CASE OF HERTEL v. SWITZERLANDDISSENTING OPINION OF JUDGE matscher
Doc ref: • ECHR ID:
Document date: August 25, 1998
- 0 Inbound citations:
- •
- 0 Cited paragraphs:
- •
- 0 Outbound citations:
DISSENTING OPINION OF JUDGE bernhardt
I am unable to follow the majority of my colleagues in the present case. I cannot subscribe either to the result in the concrete case, or to the general approach on which it is based. In the final analysis, the present decision of the Court reviews the decisions taken by the national courts like a court of last instance and does so in the context of economic and competition matters.
The earlier decisions of the Court quoted in paragraph 46 of the present judgment concern the freedom of expression in a political context. In paragraph 47, the judgment accepts that it is indispensable for national authorities to enjoy a considerable margin of appreciation in determining what restrictions on the freedom of expression may be necessary in economic matters and especially in the field of unfair competition. But this correct statement is not respected thereafter. The Court tries itself to strike a fair balance between the interests of the economic producers concerned and Mr Hertel’s freedom of expression. In giving a detailed description and evaluation of the publication as well as of the surrounding factors, the Court comes to a different conclusion from that of the national courts.
In the present case, it is beyond doubt that the applicant’s central assertion and the alleged scientific results do not stand up to close scrutiny, and this was obviously decisive for the national courts. There might be good reasons to allow such statements irrespective of their correctness, but the European Court of Human Rights should not substitute its own evaluation for that of the national courts, where those courts considered, on reasonable grounds, the restrictions to be necessary.
DISSENTING OPINION OF JUDGE matscher
( Translation )
1. I agree with the majority’s view that the interference was prescribed by law and pursued a legitimate aim (see the markt intern Verlag GmbH and Klaus Beermann v. Germany judgment of 20 November 1989, Series A no. 165, §§ 28 et seq.). Those two issues must firstly be assessed in the light of the legislation of the State concerned.
2. On the other hand, I am unable to agree with the majority’s finding that the measure in issue was not “necessary in a democratic society”.

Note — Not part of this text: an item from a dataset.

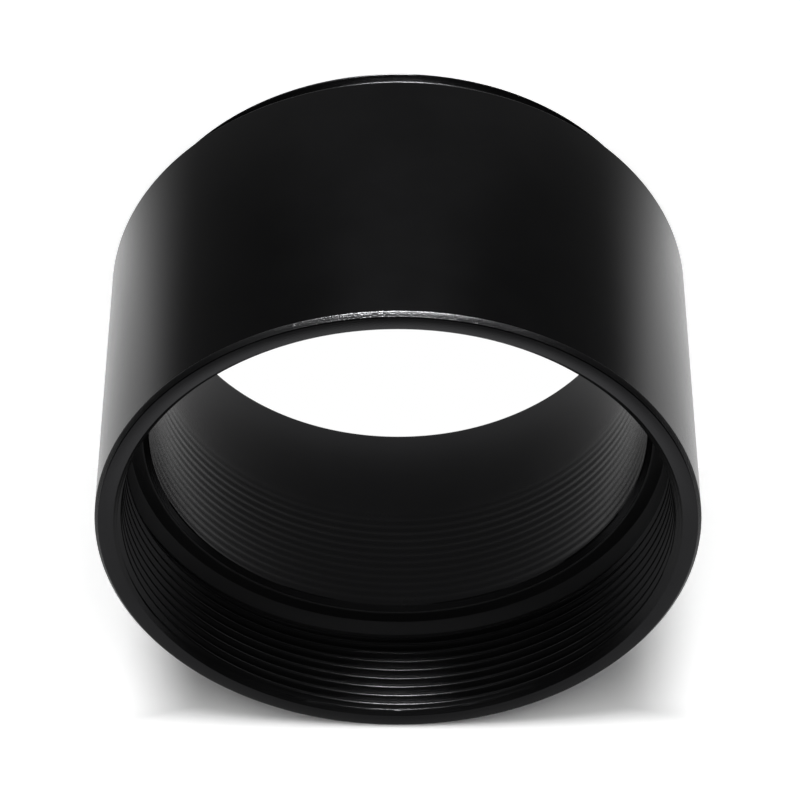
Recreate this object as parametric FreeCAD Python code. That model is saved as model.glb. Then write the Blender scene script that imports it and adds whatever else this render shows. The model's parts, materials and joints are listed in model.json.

Unfair competition is a complex technical subject and it was in accordance with their case-law – which is similar to that of the courts of other European countries – that the Swiss courts held that the applicant’s statements came within that sphere.
After weighing up the interests concerned, the Swiss courts held that the applicant’s exaggerated statements – which, contrary to what was asserted by the applicant, were not based on any scientific evidence – infringed the Unfair Competition Act and granted the plaintiffs’ application for an injunction barring him from continuing to publish the statements. He was not prohibited from continuing his research or from publishing that research in an appropriate way.
Furthermore, the argument that the person “really responsible” was not Mr Hertel, but Franz Weber, does not stand up, as the applicant had made his report available to Mr Weber and could have foreseen the use that would be made of it. Moreover, the applicant approved the publication because he did not dissociate himself from it and had made similar remarks in an interview that was also published in the Journal Franz Weber .
As in the markt intern case, I consider that in unfair competition cases States should be afforded a wider margin of appreciation than in other spheres of freedom of expression. Otherwise, the system for preventing unfair competition, one that is beneficial to the business world, will be destroyed. While there is debate between specialists in the field, it is not over whether interference in the freedom of expression is lawful, but only as to whether particular conduct does or does not amount to unfair competition. That is not an issue for the Court to decide.
I find that the respondent State did not go beyond that margin of appreciation, particularly as the penalty imposed on the applicant was not disproportionate.